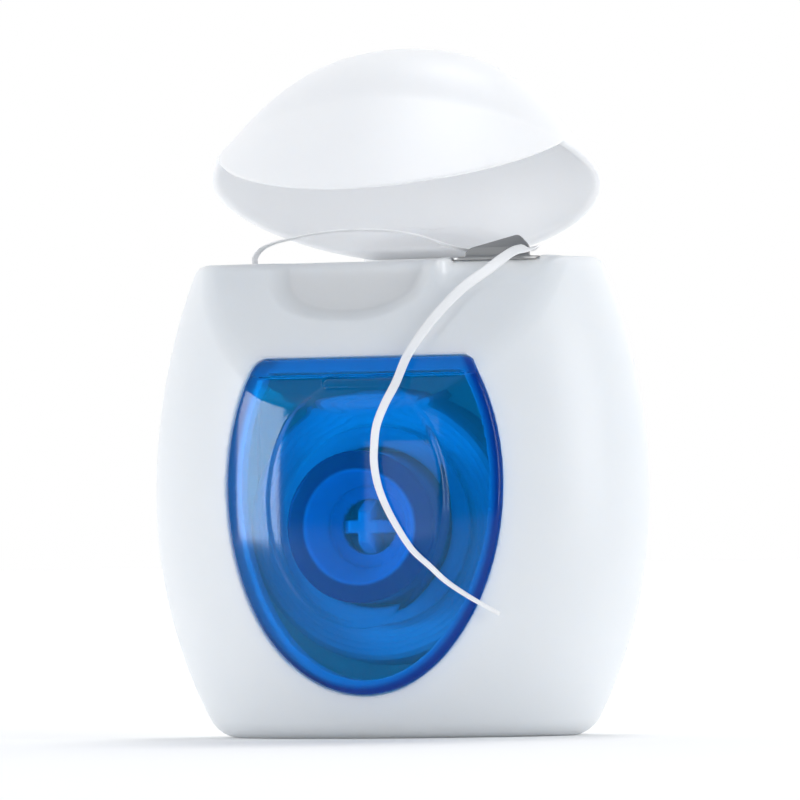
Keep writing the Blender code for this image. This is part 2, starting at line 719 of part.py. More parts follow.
def make_hinge(material):
    """A thin web, upright in the case's notch and tilted with the lid above it."""
    y, z = hinge_depth(), hinge_height()
    tilt = math.radians(LID_OPEN_DEG)
    foot = CASE_HEIGHT - CASE_NOTCH_HEIGHT + FIT_GAP
    reach = LID_NOTCH_HEIGHT - HINGE_RISE - FIT_GAP
    points = [(y, foot)]
    steps = 2 * ROUND_RINGS
    for i in range(steps + 1):
        t = i / steps
        before = (1 - t) ** 2 * -HINGE_BEND
        after = t**2 * HINGE_BEND
        points.append((y + after * math.sin(tilt), z + before + after * math.cos(tilt)))
    points.append((y + reach * math.sin(tilt), z + reach * math.cos(tilt)))
    near, far = [], []
    for i, point in enumerate(points):
        before = Vector(points[max(i - 1, 0)])
        after = Vector(points[min(i + 1, len(points) - 1)])
        along = (after - before).normalized()
        side = Vector((along.y, -along.x)) * HINGE_THICKNESS / 2
        near.append(tuple(Vector(point) - side))
        far.append(tuple(Vector(point) + side))
    web = prism("living_hinge", near + far[::-1], "X", -HINGE_HALF_WIDTH, HINGE_HALF_WIDTH)
    pivot = add_pivot("hinge_pivot", Vector((0, y, z)))
    bake(web, material)
    hang(web, pivot)


def make_cutter(material):
    seat = CASE_HEIGHT + SEAT_GAP
    top = seat + CLIP_THICKNESS
    clip = shelf_form("floss_cutter", CLIP_EDGE_MARGIN, CLIP_END_MARGIN, clip_back(), seat, top)
    left = SHELF_LEFT + CLIP_END_MARGIN + TOOTH_MARGIN
    face = -SCOOP_EDGE_DEPTH - SHELF_REACH + CLIP_EDGE_MARGIN + TOOTH_SETBACK
    shoulder, peak, shoulder_end = TOOTH_OUTLINE_SHARES
    outline = [
        (left, seat + CLIP_THICKNESS / 2),
        (left + TOOTH_LENGTH, seat + CLIP_THICKNESS / 2),
        (left + TOOTH_LENGTH, top + TOOTH_END_HEIGHT),
        (left + TOOTH_LENGTH * shoulder_end, top + TOOTH_PEAK_HEIGHT - TOOTH_START_HEIGHT / 4),
        (left + TOOTH_LENGTH * peak, top + TOOTH_PEAK_HEIGHT),
        (left + TOOTH_LENGTH * shoulder, top + TOOTH_SHOULDER_HEIGHT),
        (left, top + TOOTH_START_HEIGHT),
    ]
    combine(clip, prism("cutter_tooth", outline, "Y", face, face + CLIP_THICKNESS), "UNION")
    foot = CASE_HEIGHT - DECK_THICKNESS
    for index, x in enumerate(leg_centres()):
        low = (x - LEG_WIDTH / 2, clip_back() - CLIP_THICKNESS, foot)
        leg = box("cutter_leg_%d" % index, low, (x + LEG_WIDTH / 2, clip_back(), top - CLIP_THICKNESS / 2))
        combine(clip, leg, "UNION")
    return bake(clip, material)


def smooth_route(points, step):
    """Points at even steps along a smooth curve through the chosen ones."""
    ends = [points[0] * 2 - points[1]] + points + [points[-1] * 2 - points[-2]]
    fine = []
    for i in range(1, len(ends) - 2):
        a, b, c, d = ends[i - 1 : i + 3]
        for k in range(RING_POINTS):
            t = k / RING_POINTS
            fine.append(
                (b * 2 + (c - a) * t + (a * 2 - b * 5 + c * 4 - d) * t**2 + (b * 3 - a - c * 3 + d) * t**3) / 2
            )
    fine.append(points[-1])
    length = sum((after - before).length for before, after in zip(fine, fine[1:]))
    count = max(round(length / step), 1)
    kept, travelled, wanted = [fine[0]], 0.0, length / count
    for before, after in zip(fine, fine[1:]):
        travelled += (after - before).length
        if travelled >= wanted * len(kept) and len(kept) < count:
            kept.append(after)
    return kept + [fine[-1]]


def make_floss(name, route, material):
    points = smooth_route([Vector(point) for point in route], FLOSS_DIAMETER * CORD_STEP_SHARE)
    curve = bpy.data.curves.new(name, "CURVE")
    curve.dimensions = "3D"
    curve.bevel_depth = FLOSS_DIAMETER / 2
    curve.bevel_resolution = 2
    curve.use_fill_caps = True
    spline = curve.splines.new("POLY")
    spline.points.add(len(points) - 1)
    for spot, point in zip(spline.points, points):
        spot.co = (*point, 1)
    curve.materials.append(material)
    item = bpy.data.objects.new(name, curve)
    bpy.context.scene.collection.objects.link(item)


def main():
    clear_scene()
    make_front_case(finish("case_white", (0.80, 0.83, 0.86), 0.35))
    make_rear_cover(finish("cover_white", (0.80, 0.83, 0.86), 0.35))
    make_window(finish("window_blue", (0.0, 0.13, 0.47), 0.1, alpha=0.85))
    spool_y = make_spool(
        finish("core_white", (0.82, 0.83, 0.84), 0.45),
        finish("winding_white", (0.86, 0.87, 0.88), 0.7),
    )
    make_lid(finish("lid_white", (0.82, 0.85, 0.88), 0.35))
    make_hinge(finish("hinge_white", (0.82, 0.85, 0.88), 0.4))
    make_cutter(finish("cutter_steel", (0.52, 0.53, 0.54), 0.3, metallic=1.0))
    side = WINDING_RADIUS + FLOSS_DIAMETER / 2 + FIT_GAP
    exit_point = (EXIT_X, -EXIT_DEPTH, CASE_HEIGHT - DECK_THICKNESS * 2)
    mouth = (EXIT_X, -EXIT_DEPTH, CASE_HEIGHT)
    feed = [(-side, spool_y, HUB_HEIGHT), (-side, spool_y, HUB_HEIGHT + WINDING_RADIUS), exit_point, mouth]
    make_floss("floss_feed", feed, finish("feed_white", (0.86, 0.87, 0.88), 0.6))
    for name, route in (("floss_arch", ARCH_ROUTE), ("floss_tail", TAIL_ROUTE)):
        scaled = [tuple(value * MM for value in point) for point in route]
        make_floss(name, scaled, finish(name + "_white", (0.86, 0.87, 0.88), 0.6))


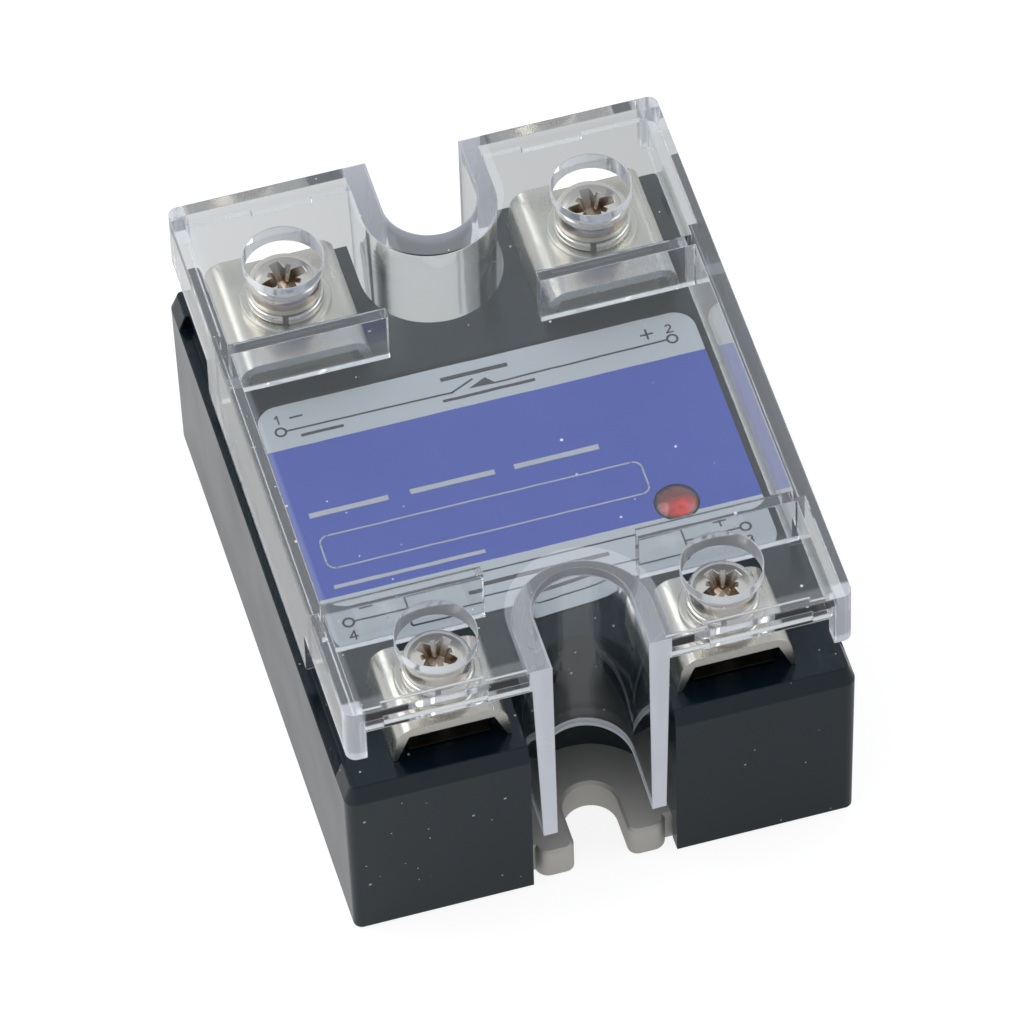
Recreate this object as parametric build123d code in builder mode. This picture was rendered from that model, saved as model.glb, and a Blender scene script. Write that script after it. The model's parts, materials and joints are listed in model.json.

== Exercise instructions ==
In the data above, tally the lines holding "Blender" and answer with the figure only.

== Complete answer ==
2